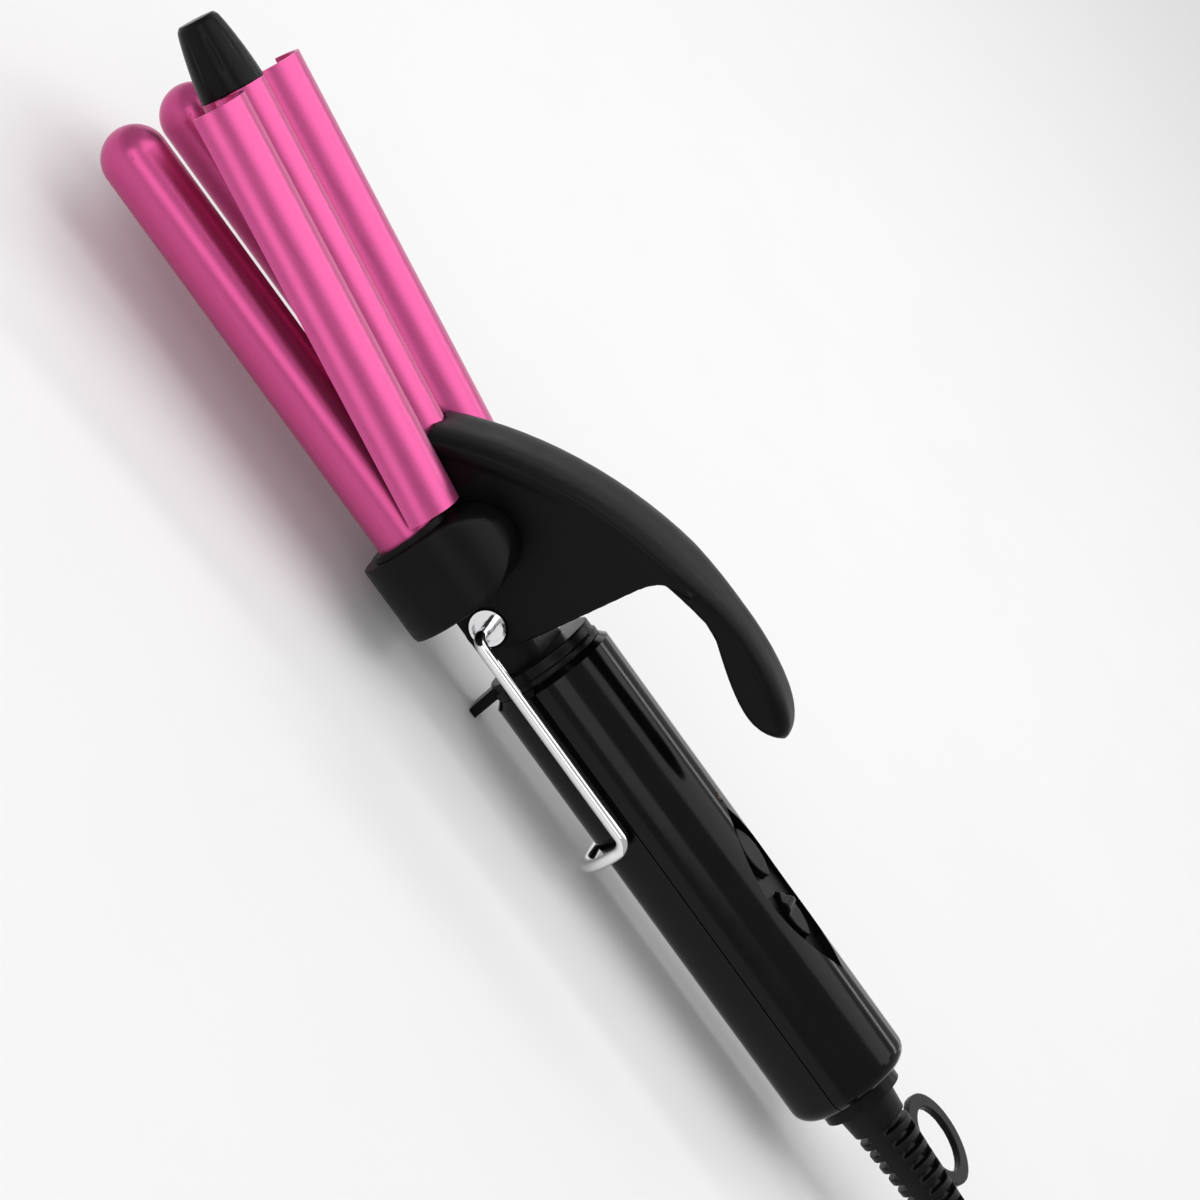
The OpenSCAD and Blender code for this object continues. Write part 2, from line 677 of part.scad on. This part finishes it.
module clamp_bracket() color("silver") clamp_frame() difference() {
    translate([-54, -4, clamp_plane + 2.4]) cube([21, 8, 2.2]);
    clamp_screw_row(0, 20, 1.45);
}

module clamp_screws() color("silver") clamp_frame() {
    clamp_screw_row(clamp_plane + 2.3, clamp_plane + 10.5, 1.4);
    clamp_screw_row(clamp_plane + 0.9, clamp_plane + 2.4, 2.5);
}

module clamp_bore() clamp_frame() translate([0, 0, clamp_plane]) children();
module heat_spreader_clamp() clamp_bore() heat_spreader(-127, -60);
module heater_clamp() clamp_bore() heater_strip(-126, -58);

// ---- stand ----

bend_r = 3;
foot_r = 11;
foot_z = -15.3;             // middle of the foot's wire below the stand's pivot
hook_in = 6.2;
// Bent wire: a hook at each side, two legs beside the handle and a foot under it
module wire_stand() color("silver") body_frame() translate([pivot_x, 0, pivot_z])
    for (s = [-1, 1]) scale_y(s) {
        rod_y(hook_in, stand_y - bend_r, stand_r);
        translate([bend_r, stand_y - bend_r, 0]) rotate([0, 0, 90])
            rotate_extrude(angle = 90) translate([bend_r, 0]) circle(stand_r);
        translate([bend_r, stand_y, 0]) rotate([0, 90, 0])
            cylinder(h = stand_len - 2 * bend_r, r = stand_r);
        translate([stand_len - bend_r, stand_y, -bend_r]) rotate([90, 0, 0])
            rotate_extrude(angle = 90) translate([bend_r, 0]) circle(stand_r);
        translate([stand_len, stand_y, foot_z + foot_r])
            cylinder(h = -foot_z - foot_r - bend_r, r = stand_r);
        translate([stand_len, stand_y - foot_r, foot_z + foot_r]) rotate([90, 0, 90])
            rotate([0, 0, -90]) rotate_extrude(angle = 90) translate([foot_r, 0]) circle(stand_r);
        translate([stand_len, 0, foot_z]) rod_y(0, stand_y - foot_r, stand_r);
    }
module scale_y(s) if (s > 0) children(); else mirror([0, 1, 0]) children();

// ---- mains lead ----

cord_grey = [0.08, 0.08, 0.08];
module on_floor() translate([x_off, 0, 0]) children();
module at_coil() on_floor() translate([coil_x, coil_y, 0]) mirror([0, 1, 0]) children();

module cord_lead() color(cord_grey) on_floor() sweep(lead_route, cord_d / 2, 10);
module cord_tail() color(cord_grey) at_coil() sweep(tail_route, cord_d / 2, 10);
module cord_coil() color(cord_grey) at_coil() translate([0, 0, coil_lift]) rotate_extrude($fn = 96)
    translate([coil_r0, 0]) square([coil_r1 - coil_r0, 2 * cord_d]);

tie_w = 9;
tie_t = 0.9;
module cord_tie() color("dimgray") at_coil() translate([-tie_w / 2, 0, 0]) difference() {
    translate([0, coil_r0 - tie_t, coil_lift - tie_t])
        cube([tie_w, coil_r1 - coil_r0 + 2 * tie_t, 2 * cord_d + 2 * tie_t]);
    translate([tie_w / 2, 0, coil_lift]) rotate_extrude($fn = 96)
        translate([coil_r0, 0]) square([coil_r1 - coil_r0, 2 * cord_d]);
}

// Flat moulded plug with a tapered neck
module mains_plug() color(cord_grey) at_coil() translate([plug_x, plug_y, plug_z]) {
    rotate([-90, 0, 0]) cylinder(h = 14, r1 = 3.6, r2 = 5.6);
    translate([-9, 12, -7]) cube([18, 8, 14]);
    translate([-12.5, 18, -7]) cube([25, 17, 14]);
}

module plug_blades() color("gold") at_coil() translate([plug_x, plug_y + 35, plug_z])
    for (x = [-6.35, 6.35]) translate([x - 0.75, 0, -3.15]) cube([1.5, 17.5, 6.3]);

handle_shell_upper();
handle_shell_lower();
neck_collar();
neck_block();
barrel_base();
base_flange();
barrel_near();
barrel_far();
heat_spreader_near();
heat_spreader_far();
heater_near();
heater_far();
thermal_fuse();
thermistor();
base_screws();
pivot_rivet();
clamp_spring();
control_panel();
control_board();
power_switch();
heat_switch();
capacitor();
indicator_led();
handle_screws();
lead_wires();
swivel_socket();
contact_brushes();
power_button();
heat_slider();
swivel_plug();
slip_rings();
strain_relief();
clamp_lever();
clamp_profile();
cool_tip();
clamp_bracket();
clamp_screws();
heat_spreader_clamp();
heater_clamp();
wire_stand();
cord_lead();
cord_coil();
cord_tail();
cord_tie();
mains_plug();
plug_blades();
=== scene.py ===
import json
import math

import bmesh
import bpy
from mathutils import Matrix, Vector


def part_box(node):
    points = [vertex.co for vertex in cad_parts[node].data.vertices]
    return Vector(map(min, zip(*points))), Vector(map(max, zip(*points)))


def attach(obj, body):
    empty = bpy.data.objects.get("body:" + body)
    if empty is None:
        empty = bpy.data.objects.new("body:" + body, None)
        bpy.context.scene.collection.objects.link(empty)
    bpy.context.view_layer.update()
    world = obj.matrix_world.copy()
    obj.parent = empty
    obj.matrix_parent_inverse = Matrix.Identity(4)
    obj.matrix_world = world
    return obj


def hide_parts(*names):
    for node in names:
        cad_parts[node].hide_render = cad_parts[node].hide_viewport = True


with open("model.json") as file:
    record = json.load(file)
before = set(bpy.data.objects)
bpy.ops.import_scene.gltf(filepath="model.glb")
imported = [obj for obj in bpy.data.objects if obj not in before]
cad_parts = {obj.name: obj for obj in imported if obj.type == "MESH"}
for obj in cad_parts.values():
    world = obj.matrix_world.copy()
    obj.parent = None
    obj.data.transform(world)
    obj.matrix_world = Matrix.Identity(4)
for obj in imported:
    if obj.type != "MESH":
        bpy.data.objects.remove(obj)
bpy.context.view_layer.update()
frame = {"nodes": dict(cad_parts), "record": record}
nodes = frame["nodes"]
record = frame["record"]
MM = 0.001

SLOTS = {part["node"]: part["material_slot"] for part in record["subparts"]}
BODIES = {node: body for body, members in record["behaviour"]["bodies"].items()
          for node in members}

# The handle's own origin: its front end, on its axis
barrel_lo, barrel_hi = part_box("barrel_near")
HANDLE = Vector((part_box("handle_shell_upper")[0].x, 0.0, (barrel_lo.z + barrel_hi.z) / 2))


def at(x, y, z):
    """A point given in millimetres from the handle's origin."""
    return HANDLE + Vector((x, y, z)) * MM


# ---------------------------------------------------------------- camera

# Angles in degrees, place in millimetres from the handle's origin, lens and sensor in millimetres
CAMERA_ELEVATION = 23.5
CAMERA_SWING = 8.6
CAMERA_ROLL = 54.2
CAMERA_PLACE = (-162.56, -943.8, 430.93)
CAMERA_LENS = 133.9
CAMERA_SENSOR = 36
CLIP_START = 0.05


def add_camera():
    """The camera's right-hand side is found from the handle's direction, seen along the view."""
    elevation = math.radians(CAMERA_ELEVATION)
    swing = math.radians(CAMERA_SWING)
    back = Vector((-math.sin(swing), -math.cos(swing) * math.cos(elevation),
                   math.cos(swing) * math.sin(elevation)))
    along = Vector((1, 0, 0)) - back.x * back
    along.normalize()
    across = back.cross(along)
    if across.z < 0:
        across = -across
    roll = math.radians(CAMERA_ROLL)
    right = along * math.cos(roll) + across * math.sin(roll)
    up = across * math.cos(roll) - along * math.sin(roll)
    cam = bpy.data.objects.new("camera", bpy.data.cameras.new("camera"))
    bpy.context.scene.collection.objects.link(cam)
    turn = Matrix((right, up, back)).transposed().to_4x4()
    cam.matrix_world = Matrix.Translation(at(*CAMERA_PLACE)) @ turn
    cam.data.sensor_width = CAMERA_SENSOR
    cam.data.lens = CAMERA_LENS
    cam.data.clip_start = CLIP_START
    bpy.context.scene.camera = cam


# ---------------------------------------------------------------- materials

# Curvature at which a lighter edge, standing for wear and for a painted rim highlight, starts to
# show and at which it shows fully
EDGE_WEAR_AND_HIGHLIGHT_START, EDGE_WEAR_AND_HIGHLIGHT_FULL = 0.57, 0.68
# How much lighter an edge is where wear and the painted rim highlight show
EDGE_WEAR_AND_HIGHLIGHT_GAIN, EDGE_WEAR_AND_HIGHLIGHT_LIFT = 2.2, 0.05
# Part of the noise's range that the roughness runs over
NOISE_LOW, NOISE_HIGH = 0.3, 0.7
# Height of the fine grain in metres
GRAIN_HEIGHT = 0.0001


def node_of(tree, kind, **values):
    n = tree.nodes.new(kind)
    for key, value in values.items():
        setattr(n, key, value)
    return n


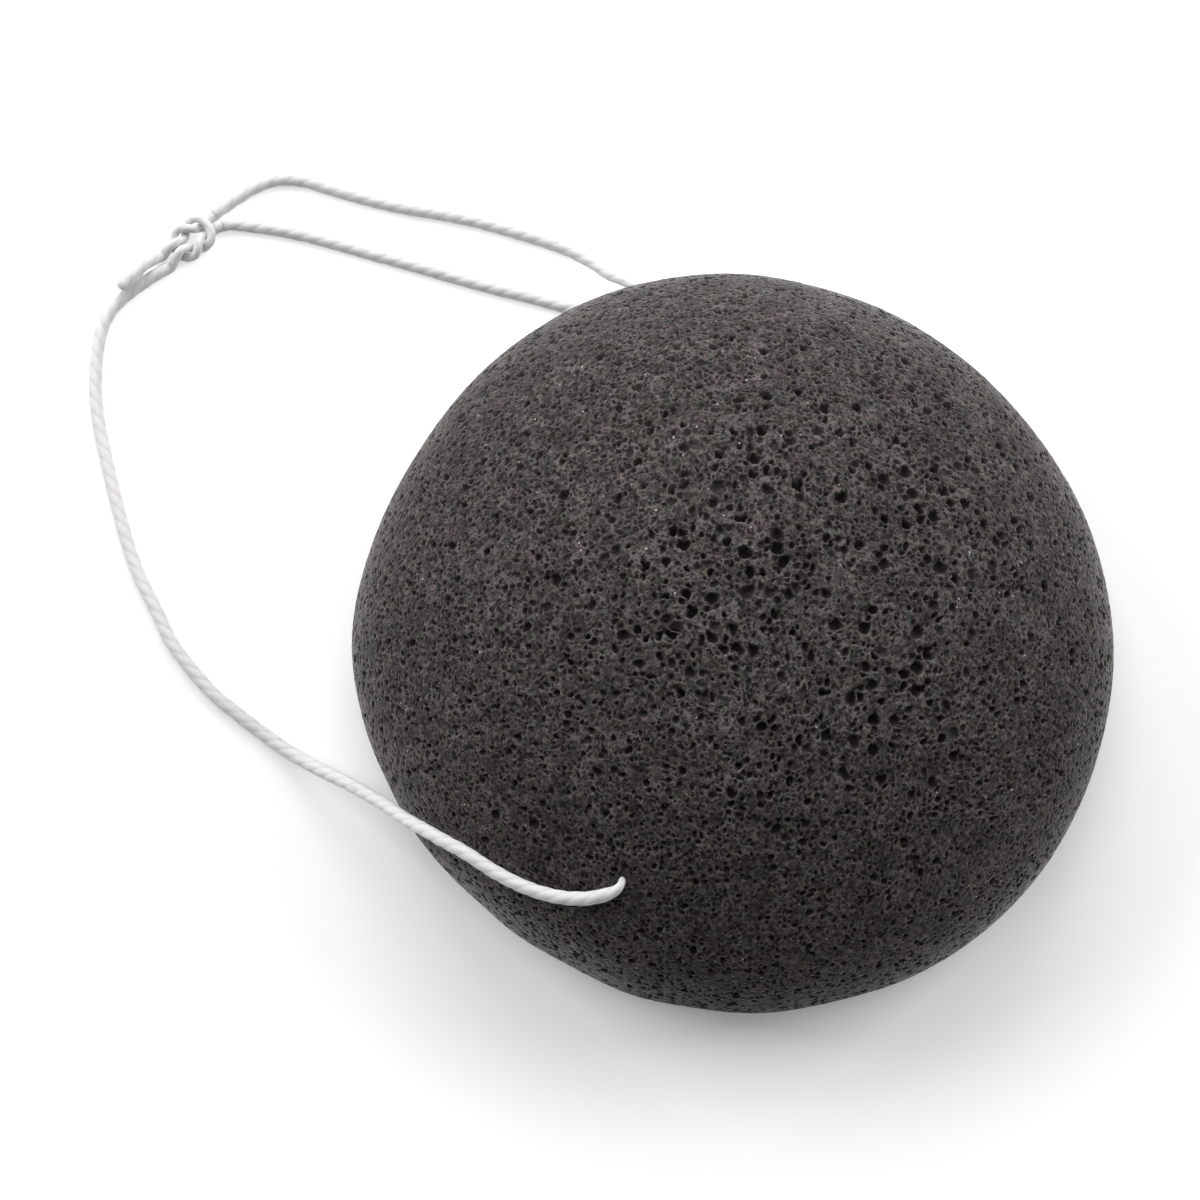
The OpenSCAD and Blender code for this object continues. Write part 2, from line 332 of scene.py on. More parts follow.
def nearest_step(line, place):
    """The step at which a line comes nearest to a place."""
    return int(np.linalg.norm(line - place, axis=1).argmin())


def whole_string(points, bight, tail):
    """One string from end to end: its line, thickness, skin and grooves, and the steps at which it
    goes into its bight and comes out of it. Its pieces are slices of this one skin, so that the twist
    runs on from one to the next."""
    legs = [bight_leg(-bight, bight), bight_leg(bight, bight)]
    line, thick, even = strand_line(np.array(points), legs, np.array(tail))
    skin, groove = string_skin(line, thick, even)
    into, out_of = (nearest_step(line, leg[-1] * MM) for leg in legs)
    return line, thick, skin, groove, into, out_of


front_line, front_thick, front_skin, front_groove, front_in, _ = whole_string(
    FRONT_POINTS, 1, TAIL_SHORT_POINTS)
back_line, back_thick, back_skin, back_groove, back_in, back_out = whole_string(
    BACK_POINTS, -1, TAIL_LONG_POINTS)

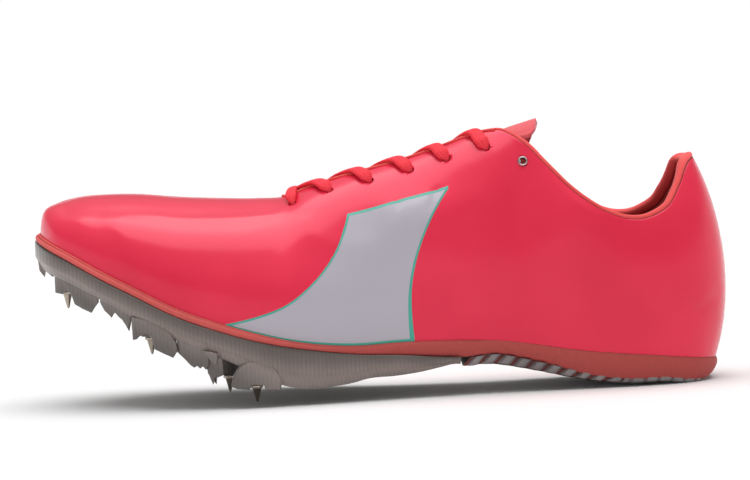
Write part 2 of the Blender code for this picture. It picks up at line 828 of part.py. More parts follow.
def hole_cutter(last, collection):
    """One cutter with a short round bar through the wall at each lace hole."""
    work = bmesh.new()
    holes = [(along, LACE_HOLE_RADIUS, LACE_HOLE_INSET) for along in LACE_ROWS]
    holes.append((EYELET_ALONG, EYELET_BORE + EYELET_WALL + GAP, EYELET_INSET))
    for side in (-1, 1):
        for along, radius, inset in holes:
            centre, direction = lace_hole(last, side, along, inset)
            bmesh.ops.create_cone(
                work,
                cap_ends=True,
                segments=HOLE_SIDES,
                radius1=radius,
                radius2=radius,
                depth=UPPER_WALL * 4,
                matrix=Matrix.Translation(centre) @ turned_to(direction),
            )
    return add_cutter("lace_hole_cutter", work, collection)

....

From the line containing "on. More parts follow." through the closing line of the material above, return every line exactly and omit all others.

The OpenSCAD and Blender code for this object continues. Write part 2, from line 332 of scene.py on. More parts follow.
def nearest_step(line, place):
    """The step at which a line comes nearest to a place."""
    return int(np.linalg.norm(line - place, axis=1).argmin())


def whole_string(points, bight, tail):
    """One string from end to end: its line, thickness, skin and grooves, and the steps at which it
    goes into its bight and comes out of it. Its pieces are slices of this one skin, so that the twist
    runs on from one to the next."""
    legs = [bight_leg(-bight, bight), bight_leg(bight, bight)]
    line, thick, even = strand_line(np.array(points), legs, np.array(tail))
    skin, groove = string_skin(line, thick, even)
    into, out_of = (nearest_step(line, leg[-1] * MM) for leg in legs)
    return line, thick, skin, groove, into, out_of


front_line, front_thick, front_skin, front_groove, front_in, _ = whole_string(
    FRONT_POINTS, 1, TAIL_SHORT_POINTS)
back_line, back_thick, back_skin, back_groove, back_in, back_out = whole_string(
    BACK_POINTS, -1, TAIL_LONG_POINTS)

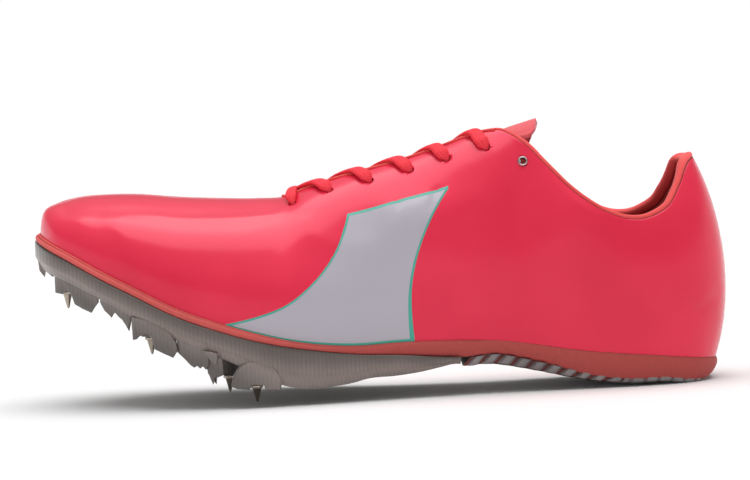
Write part 2 of the Blender code for this picture. It picks up at line 828 of part.py. More parts follow.
def hole_cutter(last, collection):
    """One cutter with a short round bar through the wall at each lace hole."""
    work = bmesh.new()
    holes = [(along, LACE_HOLE_RADIUS, LACE_HOLE_INSET) for along in LACE_ROWS]
    holes.append((EYELET_ALONG, EYELET_BORE + EYELET_WALL + GAP, EYELET_INSET))
    for side in (-1, 1):
        for along, radius, inset in holes:
            centre, direction = lace_hole(last, side, along, inset)
            bmesh.ops.create_cone(
                work,
                cap_ends=True,
                segments=HOLE_SIDES,
                radius1=radius,
                radius2=radius,
                depth=UPPER_WALL * 4,
                matrix=Matrix.Translation(centre) @ turned_to(direction),
            )
    return add_cutter("lace_hole_cutter", work, collection)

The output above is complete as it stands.